Friday, September 17, 2010

soooo a couple of updates:

in college now. like it so far. could be better tho.

diagnosed with an eating disorder. in treatment.

maintaining my smallness. (knock on wood)

got a tattoo.

having a slightly okay life.

except treatment is a lot more serious then i thought. i should have thought this out more.

 

i might come back to this site, i need someone to talk to besides my roommates since i lost all of my friends...


Saturday, June 27, 2009

i'm been staring at so many thinspo pictures i have no idea what beautiful means. by just look at them with their skinny bodies, their skinny, lookalike friends, some with a drink in one hand and a cell phone in the other; it just doesn't make sense to me. is this what i'm chasing after? it this what i want? to be lifeless, living on alcohol, laughing about nothing? right now i have no idea what i want, but i know this thinspo isn't working. these pictures aren't helping. they aren't giving motivation or even make me want to stop eating. how can something that transformed me from 138 lbs to 111 lbs over a year ago not work for me now? maybe my interests have changed.. maybe that's not what i value anymore. i know i still do value being stick thin, i don't want to do it this way anymore. over the summer i have been going back to old habits: the starving, the punishing, the workouts, the thinspo, the madness that consumed my life a year ago. a life that i was very good at.. and i've seen results- i've fallen IN LOVE with the results, but something just isn't right anymore. i can't figure out what it is yet, but something is making this all not worth it. either that or all of this is becoming too easy for me. it's becoming too easy for me to, not necessarily lose the weight, but to get what i want. so shouldn't i be happier? shouldn't i feel beautiful now? it's like everyone is telling me how great i am, but i don't see it anymore. when i look in the mirror i see a mutation of my old face. my eyes look bigger, my mouth wider, the shape of my head longer.. as if my chin and whole mouth region has drastically changed. i have no idea what's going on. i do know that as i get smaller i feel myself get bigger. in words that doesn't make a lot of sense, but i feel like you all know what i'm talking about. i look in the mirror to see that my legs have that defined shape and space between them, my ribs poke out a lot more, my spine shows more.. but when i look down that isn't what i see. i see muscle has completely taken over my legs, making them appear more round and shapely, my stomach is bulging out; it just all looks disgusting. i guess i'll talk this over with my therapist.

p.s does anyone know the code for a scroll box or where i can find one?


Saturday, May 09, 2009

"where are you now?
as i rearrange the songs again,
this mix could burn a hole in anyone.
but it was you i was thinking of,
it was you i was thinking of."


what happened....to make you not talk to me? i gave you what you wanted, is it not what you asked for? because i'll take it all back, i'd take it all back if you had just told me. i've analyzed everything about that week, every single detail, and you know..the only explanation that i came up for explaining your behavior was that you might have not be ready. that the activities that occurred on that friday during spring break, were ones that you couldn't comprehend yet.

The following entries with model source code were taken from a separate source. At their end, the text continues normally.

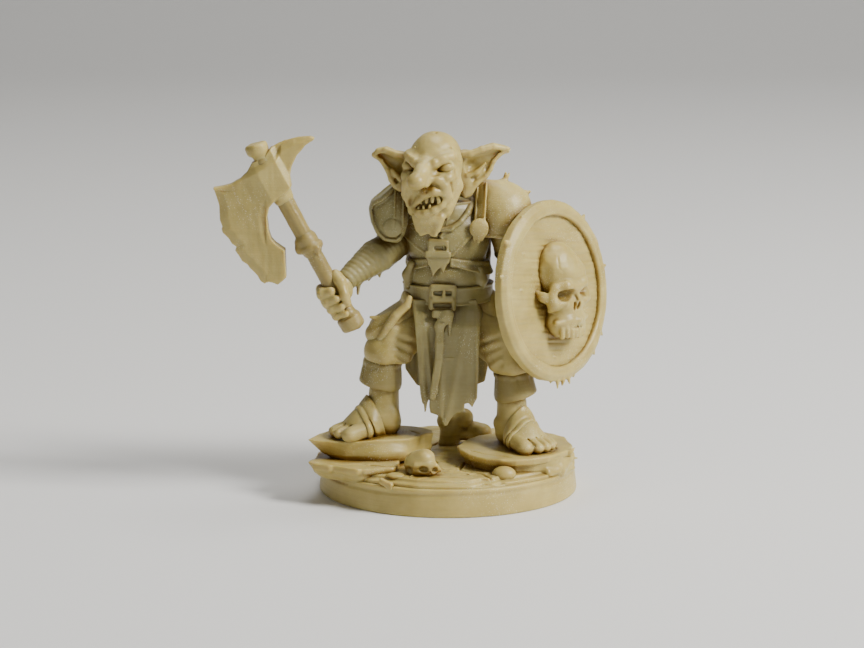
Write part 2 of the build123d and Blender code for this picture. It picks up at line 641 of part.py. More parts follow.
# ---------------------------------------------------------------- skirts and cloths
def hanging_cloth(outline, front_y, thickness, *neighbours):
    """A flat hanging cloth, cut to its ragged outline, with its thickness behind the front plane."""
    front = Plane(origin=(0, front_y, 0), x_dir=(1, 0, 0), z_dir=(0, -1, 0))
    extrude(outline_face(front, outline), amount=-thickness)
    give_way_to(*neighbours)


def tuck(low_x, high_x, low_y, high_y):
    """The gathered top of a cloth, where it goes in under the belt."""
    with Locations(((low_x + high_x) / 2, (low_y + high_y) / 2, BELT_Z - 0.95)):
        Box(high_x - low_x, high_y - low_y, 1.7)


CLOTH_Y = -6.6
LEGS = ("right_trouser_leg", "left_trouser_leg", "right_trouser_cuff", "left_trouser_cuff", "hips")
with BuildPart() as strap:
    hanging_cloth([(-2.2, 21.6), (-0.6, 21.6), (-0.8, 16.0), (-1.0, 12.4), (-2.0, 12.2), (-1.9, 17.0)], CLOTH_Y, 0.5)
finish(strap, "belt_tail")

with BuildPart() as cloth_right:
    tuck(-4.2, -0.6, -5.6, -2.5)
    hanging_cloth(
        [(-4.6, 23.3), (-0.6, 23.3), (-0.6, 12.6), (-2.1, 12.2), (-2.9, 10.6), (-3.3, 12.0), (-3.9, 15.0), (-4.2, 19.0)],
        CLOTH_Y + 0.5, 0.8, *LEGS, "belt_buckle")
finish(cloth_right, "front_cloth_right")

with BuildPart() as cloth_left:
    tuck(-0.6, 3.9, -5.6, -2.5)
    hanging_cloth(
        [(-0.6, 23.3), (4.3, 23.3), (3.9, 18.0), (3.7, 13.4), (3.4, 11.9), (2.9, 11.2), (1.9, 12.2), (1.6, 11.2),
         (0.6, 10.6), (0.1, 9.2), (-0.5, 9.2), (-1.2, 10.2), (-2.1, 10.6), (-2.1, 12.2), (-0.6, 12.6)],
        CLOTH_Y + 0.5, 0.8, *LEGS, "belt_buckle", "front_cloth_right")
finish(cloth_left, "front_cloth_left")

with BuildPart() as back_cloth:
    with Locations((0, 3.6, THIGH_TOP)):
        Box(8.0, 2.0, 2.0)
    hanging_cloth(
        [(-4.8, THIGH_TOP), (4.8, THIGH_TOP), (5.0, 16.6), (3.8, 13.6), (1.6, 12.0), (-0.4, 12.6), (-2.4, 11.8), (-4.0, 13.8), (-5.0, 16.4)],
        3.8, 0.8, *LEGS)
finish(back_cloth, "back_cloth")


def side_skirt(side, low_z, reach, *neighbours):
    """The flared tunic skirt on one hip: a thin shell round the side and back of the thigh."""
    stack([(side * 4.9, -0.6, low_z, reach, 4.9), (side * 3.4, -0.6, 20.8, 4.2, 4.6), (side * 1.4, WAIST_Y, BELT_Z, 4.1, 4.3)])
    inner = [(side * 4.9, -0.6, low_z, reach - 0.6, 4.3), (side * 3.4, -0.6, 20.8, 3.6, 4.0),
             (side * 1.4, WAIST_Y, BELT_Z, 3.5, 3.7)]
    loft([oval(Plane(origin=(x, y, z)), rx, ry) for x, y, z, rx, ry in inner], mode=Mode.SUBTRACT)
    with Locations((side * 0.2, 0, 20)):
        Box(8.4, 30, 30, mode=Mode.SUBTRACT)
    give_way_to(*neighbours)


with BuildPart() as right_skirt:
    side_skirt(-1, 19.0, 5.3, *LEGS, "back_cloth")
finish(right_skirt, "right_hip_skirt")

with BuildPart() as left_skirt:
    side_skirt(1, 17.8, 4.6, *LEGS, "back_cloth")
finish(left_skirt, "left_hip_skirt")
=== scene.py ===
"""The look of the goblin warrior: every sculpted element is modelled as signed distances on a
fine grid (a block of "clay"), skinned to a mesh, and cast in one cream, slightly translucent resin.

All sizes in the sculpting code are millimetres in the part's frame: +Z up, the figure looks along
-Y, its shield arm on +X. Meshes are written in metres.
"""

import copy
import math

import bpy
import numpy as np
from mathutils import Matrix, Vector


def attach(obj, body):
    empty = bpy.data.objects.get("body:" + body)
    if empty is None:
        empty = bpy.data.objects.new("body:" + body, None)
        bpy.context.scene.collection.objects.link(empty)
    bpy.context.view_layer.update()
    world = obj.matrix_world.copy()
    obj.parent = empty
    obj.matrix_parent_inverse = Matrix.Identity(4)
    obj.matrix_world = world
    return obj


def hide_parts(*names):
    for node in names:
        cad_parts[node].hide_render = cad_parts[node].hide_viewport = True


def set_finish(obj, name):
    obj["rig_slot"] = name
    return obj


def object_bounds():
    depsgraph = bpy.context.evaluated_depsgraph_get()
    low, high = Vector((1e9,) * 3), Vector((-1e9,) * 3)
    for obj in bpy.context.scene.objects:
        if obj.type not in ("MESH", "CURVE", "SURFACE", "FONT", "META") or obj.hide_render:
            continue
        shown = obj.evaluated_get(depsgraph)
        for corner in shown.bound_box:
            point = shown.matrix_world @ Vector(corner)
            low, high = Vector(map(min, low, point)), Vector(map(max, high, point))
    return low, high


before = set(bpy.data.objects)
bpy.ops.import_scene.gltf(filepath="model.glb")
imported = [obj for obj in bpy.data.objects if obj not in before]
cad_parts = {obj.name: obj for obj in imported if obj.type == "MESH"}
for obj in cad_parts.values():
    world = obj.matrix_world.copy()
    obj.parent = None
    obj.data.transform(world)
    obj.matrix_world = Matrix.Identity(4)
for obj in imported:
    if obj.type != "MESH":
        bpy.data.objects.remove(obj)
cad_low, cad_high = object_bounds()
FINE, MEDIUM = ((0.1, 0.14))  # grid steps, mm
MM = 0.001
FAR = 5.0  # the distance written in empty clay, mm
EVERYWHERE = (-99, -99, -99), (99, 99, 99)
rng = np.random.default_rng(32)


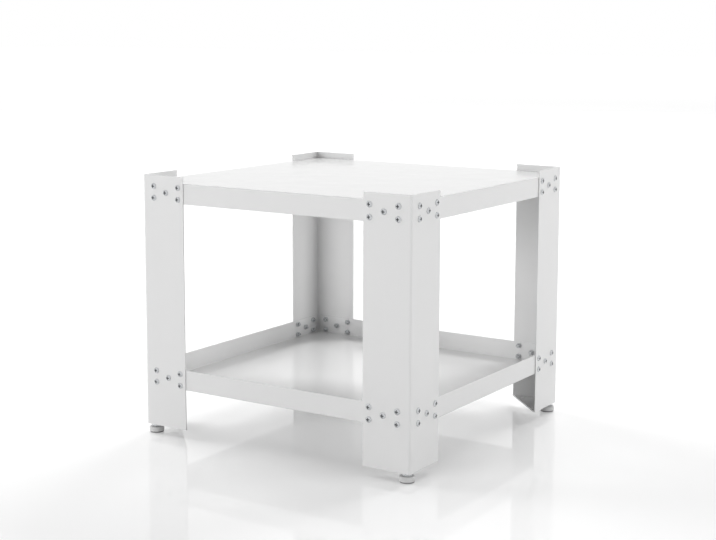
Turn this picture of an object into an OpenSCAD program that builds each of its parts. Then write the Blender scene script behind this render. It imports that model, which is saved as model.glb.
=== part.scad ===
// Laundry pedestal: four folded legs, a deck and a tray bolted between them, and levelling feet.
// Millimetres. The origin is on the floor under the middle of the pedestal, and the front faces -Y.

/* [Pedestal] */
// Width over the legs, left to right
stand_w = 612; // [500:1:800]
// Depth over the legs, front to back
stand_d = 600; // [500:1:800]
// Height of the legs, without the feet
leg_h = 500; // [320:1:900]
// Height of the leg bottoms above the floor, feet screwed in
foot_gap = 18; // [14:0.5:40]

/* [Legs] */
// Width of each of a leg's two flanges
leg_flange = 100; // [98:1:140]
// Thickness of the leg sheet
leg_t = 2; // [1.5:0.1:4]
// Outer radius of the leg's bend
leg_bend_r = 4; // [4:0.1:8]

/* [Deck and tray] */
// Thickness of the deck and tray sheet
pan_t = 1.5; // [1:0.1:2]
// Height of the deck's and the tray's flanges
pan_flange_h = 40; // [40:1:80]
// Outer radius of the bends between floor and flanges
pan_bend_r = 2.5; // [2.2:0.1:3]
// Clear gap left between a flange's end and the bend of the leg, where the corner stays open
pan_corner_gap = 7; // [0.5:0.5:10]
// Height of the legs above the deck, as a lip round what stands on it
deck_lip = 13; // [0:1:40]
// Height of the tray's underside above the leg bottoms
tray_up = 80; // [45:1:130]

/* [Deck channels] */
// Distance between the middles of the two channels under the deck
channel_spacing = 330; // [200:1:340]
// Width of a channel's crown
channel_crown_w = 30; // [20:1:40]
// Width of each of a channel's two welded rims
channel_rim_w = 15; // [8:1:18]
// Depth of a channel
channel_h = 20; // [12:1:36]
// Thickness of the channel sheet
channel_t = 1.5; // [1:0.1:2]
// Outer radius of a channel's bends
channel_bend_r = 3; // [2.5:0.1:4]
// Gap between a channel's end and the deck's flange
channel_end_gap = 2; // [1:0.5:30]

/* [Corner screws] */
// Distance of the first column of screws from the leg's corner
screw_inset = 27; // [24:0.5:30]
// Distance between the outer columns of screws
screw_span_x = 60; // [50:0.5:62]
// Distance between the outer rows of screws
screw_span_z = 23; // [20:0.5:24]
// Thread diameter of the screws
screw_d = 6; // [5:0.5:8]
// Clearance all round a screw in its holes
screw_hole_gap = 0.3; // [0.1:0.1:0.6]
// Length of a screw under its head
screw_len = 12; // [10:1:16]
// Diameter of a screw's head
screw_head_d = 12; // [10:0.5:14]
// Height of a screw's head
screw_head_h = 3.6; // [2.6:0.1:6]
// Height of the upright rim of a screw's head
screw_head_rim = 0.9; // [0.3:0.1:1.2]
// Length of the cross recess in a screw's head
recess_len = 5.6; // [4:0.1:7]
// Width of the cross recess
recess_w = 1.2; // [0.8:0.1:1.6]
// Depth of the cross recess
recess_deep = 1.7; // [1:0.1:2.2]
// Width across the flats of a nut on a screw
nut_flats = 10; // [9:0.5:11]
// Height of a nut on a screw
nut_h = 5; // [4:0.5:6]

/* [Foot plates] */
// Thickness of a foot plate
foot_plate_t = 3; // [2:0.5:6]
// Width of a foot plate's blunt tips
foot_plate_tip = 2; // [1:0.5:8]
// Clear gap between a foot plate and the bend of the leg
foot_plate_gap = 1; // [0.5:0.5:3]
// Diameter of a foot plate's floor fixing holes
fixing_d = 9; // [6:0.5:11]
// Distance of a fixing hole from the near face of the leg
fixing_inset = 13; // [10:0.5:14]
// Distance of a fixing hole from the far face of the leg
fixing_reach = 70; // [45:0.5:72]

/* [Levelling feet] */
// Distance of a foot's axis from both outer faces of the leg
foot_inset = 13.5; // [13:0.5:20]
// Travel of a foot, screwed fully out
foot_travel = 15; // [5:1:30]
// Thread diameter of a foot's stud
stud_d = 10; // [8:0.5:12]
// Running clearance all round the stud in its nuts and base
stud_gap = 0.06; // [0.02:0.01:0.1]
// Width across the flats of the nuts on the stud
stud_nut_flats = 17; // [16:0.5:18]
// Height of the weld nut on the foot plate
weld_nut_h = 8; // [6:0.5:12]
// Height of the jam nut under the foot plate
jam_nut_h = 6; // [4:0.5:8]
// Clearance hole round the stud in the foot plate
stud_hole_d = 13; // [12.5:0.5:15]
// Length of the stud above the weld nut, foot screwed fully out
stud_spare = 2; // [0:0.5:10]
// Width across the flats of the socket in the stud's top
stud_socket_flats = 5; // [3:0.5:5]
// Depth of that socket
stud_socket_deep = 6; // [2:0.5:10]
// Diameter of the stud's collar
collar_d = 14; // [13:0.5:16]
// Height of the stud's collar
collar_h = 3; // [2:0.5:3.5]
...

as we laid in your bed and i asked you if you wanted to, i saw the look on your face, a look that seemed unsure. you stumbled over your words, it's as if i could hear bits of the conversation you were having with yourself inside of your head. but i went on, i told you want to do, how to do it, and it went on. now, as i look back, i'm starting to wonder if that was a very poor decision on my part. maybe i should have listened to that, but being that we had had numerous conversations about this moment, i concluded that it was just nerves. the ball was in my court that day, it was in my court the whole time, and i continued to keep it in my control. and i'm sorry.